> _Given data_
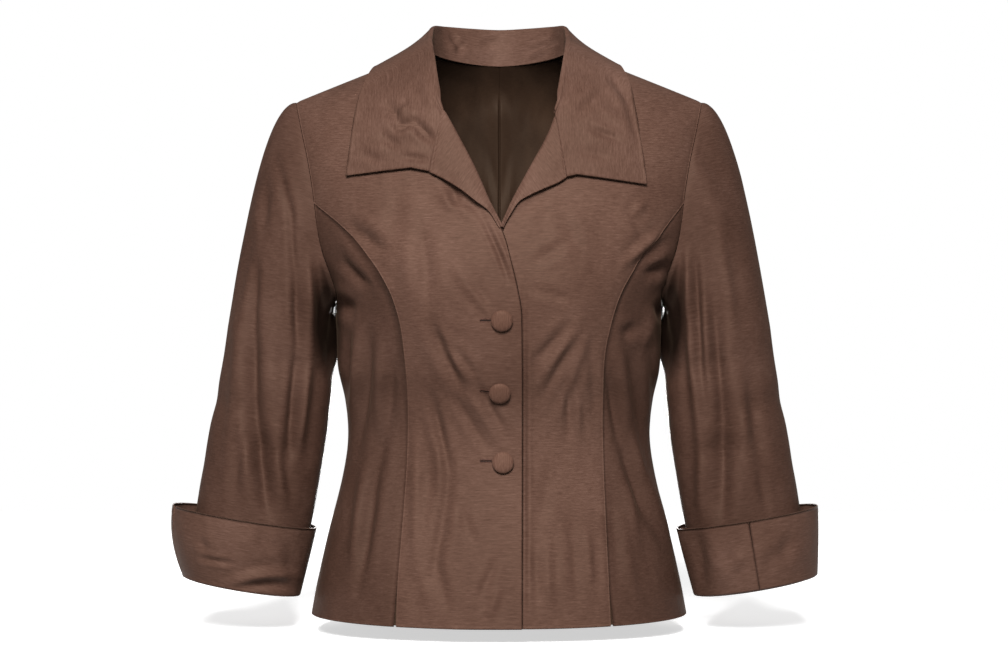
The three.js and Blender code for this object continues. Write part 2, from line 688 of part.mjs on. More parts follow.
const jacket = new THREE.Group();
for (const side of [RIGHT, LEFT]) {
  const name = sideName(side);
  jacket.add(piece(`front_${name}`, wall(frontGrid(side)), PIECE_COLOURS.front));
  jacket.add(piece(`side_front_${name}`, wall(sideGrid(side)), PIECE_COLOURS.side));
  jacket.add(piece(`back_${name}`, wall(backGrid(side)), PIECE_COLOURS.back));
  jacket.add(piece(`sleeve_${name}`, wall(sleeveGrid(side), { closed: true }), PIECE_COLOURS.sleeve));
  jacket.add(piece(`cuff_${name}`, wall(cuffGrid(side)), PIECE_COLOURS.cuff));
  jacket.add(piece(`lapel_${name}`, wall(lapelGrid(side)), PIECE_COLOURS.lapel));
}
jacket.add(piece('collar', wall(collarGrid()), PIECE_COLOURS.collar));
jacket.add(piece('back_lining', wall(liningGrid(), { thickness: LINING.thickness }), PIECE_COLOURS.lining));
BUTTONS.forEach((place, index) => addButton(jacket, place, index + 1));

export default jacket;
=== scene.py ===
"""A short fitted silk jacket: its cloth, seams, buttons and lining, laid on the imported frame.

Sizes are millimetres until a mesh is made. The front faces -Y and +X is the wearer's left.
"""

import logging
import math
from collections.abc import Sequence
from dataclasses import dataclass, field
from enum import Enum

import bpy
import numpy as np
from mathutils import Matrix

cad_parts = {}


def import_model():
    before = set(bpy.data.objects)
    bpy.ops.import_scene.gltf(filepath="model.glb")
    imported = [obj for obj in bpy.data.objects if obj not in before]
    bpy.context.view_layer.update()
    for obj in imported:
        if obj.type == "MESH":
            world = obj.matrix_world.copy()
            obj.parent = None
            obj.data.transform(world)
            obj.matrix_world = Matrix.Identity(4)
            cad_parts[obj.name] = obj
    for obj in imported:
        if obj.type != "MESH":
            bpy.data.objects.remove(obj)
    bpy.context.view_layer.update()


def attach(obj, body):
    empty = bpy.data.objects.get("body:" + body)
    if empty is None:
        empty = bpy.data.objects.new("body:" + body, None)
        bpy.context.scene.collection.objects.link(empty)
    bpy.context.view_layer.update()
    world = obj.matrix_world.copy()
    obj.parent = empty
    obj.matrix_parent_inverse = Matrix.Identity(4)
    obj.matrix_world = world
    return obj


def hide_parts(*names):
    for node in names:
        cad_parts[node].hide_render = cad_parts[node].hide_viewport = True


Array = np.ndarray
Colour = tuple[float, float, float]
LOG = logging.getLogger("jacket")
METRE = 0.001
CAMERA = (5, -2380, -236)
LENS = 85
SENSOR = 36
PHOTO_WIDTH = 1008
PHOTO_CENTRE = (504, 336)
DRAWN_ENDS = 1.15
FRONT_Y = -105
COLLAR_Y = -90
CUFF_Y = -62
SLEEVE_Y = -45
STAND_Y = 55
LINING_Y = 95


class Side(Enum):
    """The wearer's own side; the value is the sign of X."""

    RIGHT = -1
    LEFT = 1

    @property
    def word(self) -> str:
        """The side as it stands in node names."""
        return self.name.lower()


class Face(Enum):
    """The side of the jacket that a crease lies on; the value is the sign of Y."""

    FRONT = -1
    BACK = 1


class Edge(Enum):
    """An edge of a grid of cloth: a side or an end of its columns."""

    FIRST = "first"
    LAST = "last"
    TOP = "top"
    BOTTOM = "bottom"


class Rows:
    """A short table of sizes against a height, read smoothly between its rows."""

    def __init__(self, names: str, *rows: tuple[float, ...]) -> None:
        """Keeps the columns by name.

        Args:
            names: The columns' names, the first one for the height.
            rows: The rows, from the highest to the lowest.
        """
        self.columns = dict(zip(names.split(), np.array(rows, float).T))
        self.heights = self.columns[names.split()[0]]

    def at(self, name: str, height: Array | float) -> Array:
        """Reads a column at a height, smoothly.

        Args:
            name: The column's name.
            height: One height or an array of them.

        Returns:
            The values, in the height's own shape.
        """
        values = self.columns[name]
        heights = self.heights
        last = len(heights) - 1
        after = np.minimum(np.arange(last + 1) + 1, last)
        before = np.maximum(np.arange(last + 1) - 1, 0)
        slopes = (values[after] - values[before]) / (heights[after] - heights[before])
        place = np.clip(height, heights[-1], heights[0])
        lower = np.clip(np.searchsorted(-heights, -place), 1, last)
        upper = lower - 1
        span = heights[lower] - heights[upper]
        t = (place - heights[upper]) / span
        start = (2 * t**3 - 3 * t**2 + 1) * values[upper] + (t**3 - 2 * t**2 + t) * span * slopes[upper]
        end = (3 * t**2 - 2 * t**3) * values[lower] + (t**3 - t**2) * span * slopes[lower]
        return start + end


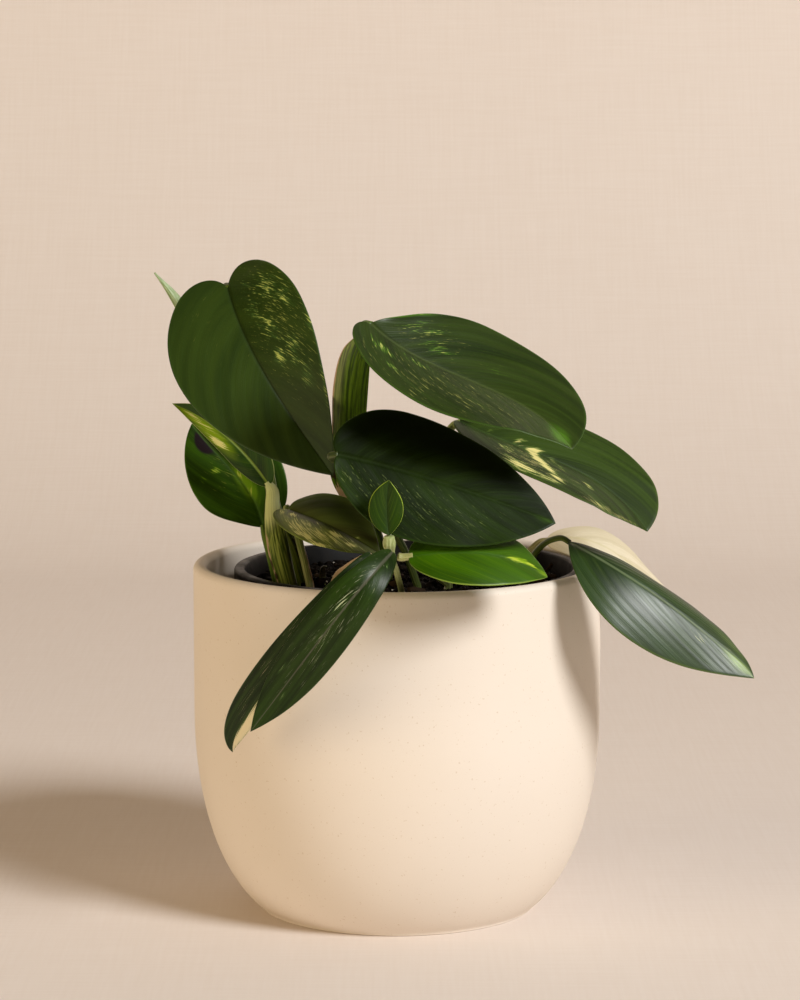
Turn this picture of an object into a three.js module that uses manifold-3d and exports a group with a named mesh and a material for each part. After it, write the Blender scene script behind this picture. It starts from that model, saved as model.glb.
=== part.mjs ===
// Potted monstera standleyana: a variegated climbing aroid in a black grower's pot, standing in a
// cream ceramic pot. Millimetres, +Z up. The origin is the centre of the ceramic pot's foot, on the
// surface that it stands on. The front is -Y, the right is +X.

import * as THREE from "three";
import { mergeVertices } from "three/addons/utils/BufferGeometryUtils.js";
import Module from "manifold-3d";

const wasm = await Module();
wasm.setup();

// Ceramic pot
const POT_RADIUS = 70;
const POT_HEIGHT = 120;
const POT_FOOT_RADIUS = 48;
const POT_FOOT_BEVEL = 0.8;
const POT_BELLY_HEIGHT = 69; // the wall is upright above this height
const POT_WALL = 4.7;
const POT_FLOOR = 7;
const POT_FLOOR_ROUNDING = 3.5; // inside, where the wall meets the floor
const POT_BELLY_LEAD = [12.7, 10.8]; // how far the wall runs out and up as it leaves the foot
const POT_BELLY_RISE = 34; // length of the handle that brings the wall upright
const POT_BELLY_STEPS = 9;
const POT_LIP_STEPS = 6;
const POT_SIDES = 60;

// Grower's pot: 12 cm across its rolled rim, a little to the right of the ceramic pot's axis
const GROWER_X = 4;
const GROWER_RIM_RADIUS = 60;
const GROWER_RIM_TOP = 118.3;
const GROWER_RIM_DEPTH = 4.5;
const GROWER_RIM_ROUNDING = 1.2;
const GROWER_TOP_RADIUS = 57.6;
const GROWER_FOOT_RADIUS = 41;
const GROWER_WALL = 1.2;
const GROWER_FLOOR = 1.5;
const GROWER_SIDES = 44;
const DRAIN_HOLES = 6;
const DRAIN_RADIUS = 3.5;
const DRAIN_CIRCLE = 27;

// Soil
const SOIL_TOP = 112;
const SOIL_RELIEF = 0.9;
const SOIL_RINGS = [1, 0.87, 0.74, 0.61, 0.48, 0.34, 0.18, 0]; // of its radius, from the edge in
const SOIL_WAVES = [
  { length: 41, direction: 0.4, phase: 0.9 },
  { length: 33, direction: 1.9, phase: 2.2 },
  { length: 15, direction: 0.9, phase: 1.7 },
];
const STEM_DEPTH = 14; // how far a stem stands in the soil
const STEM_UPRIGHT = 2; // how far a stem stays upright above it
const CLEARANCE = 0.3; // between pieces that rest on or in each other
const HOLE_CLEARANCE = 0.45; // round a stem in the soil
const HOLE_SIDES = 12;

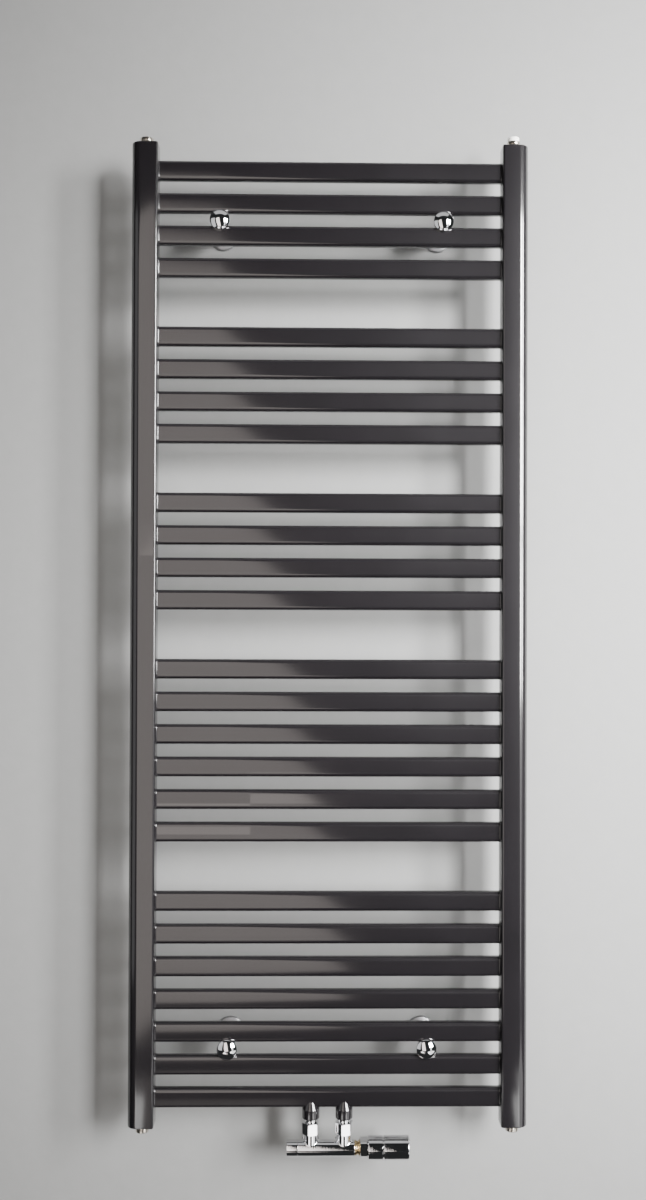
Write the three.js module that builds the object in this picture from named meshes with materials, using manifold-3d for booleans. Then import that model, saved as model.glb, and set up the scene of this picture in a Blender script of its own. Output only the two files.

> _What you should do_
Repeat exactly the lines from the one containing "const name = sideName(side);" to the one containing "imported = [obj", both lines included, and nothing else.

> _Complete response_
  const name = sideName(side);
  jacket.add(piece(`front_${name}`, wall(frontGrid(side)), PIECE_COLOURS.front));
  jacket.add(piece(`side_front_${name}`, wall(sideGrid(side)), PIECE_COLOURS.side));
  jacket.add(piece(`back_${name}`, wall(backGrid(side)), PIECE_COLOURS.back));
  jacket.add(piece(`sleeve_${name}`, wall(sleeveGrid(side), { closed: true }), PIECE_COLOURS.sleeve));
  jacket.add(piece(`cuff_${name}`, wall(cuffGrid(side)), PIECE_COLOURS.cuff));
  jacket.add(piece(`lapel_${name}`, wall(lapelGrid(side)), PIECE_COLOURS.lapel));
}
jacket.add(piece('collar', wall(collarGrid()), PIECE_COLOURS.collar));
jacket.add(piece('back_lining', wall(liningGrid(), { thickness: LINING.thickness }), PIECE_COLOURS.lining));
BUTTONS.forEach((place, index) => addButton(jacket, place, index + 1));

export default jacket;
=== scene.py ===
"""A short fitted silk jacket: its cloth, seams, buttons and lining, laid on the imported frame.

Sizes are millimetres until a mesh is made. The front faces -Y and +X is the wearer's left.
"""

import logging
import math
from collections.abc import Sequence
from dataclasses import dataclass, field
from enum import Enum

import bpy
import numpy as np
from mathutils import Matrix

cad_parts = {}


def import_model():
    before = set(bpy.data.objects)
    bpy.ops.import_scene.gltf(filepath="model.glb")
    imported = [obj for obj in bpy.data.objects if obj not in before]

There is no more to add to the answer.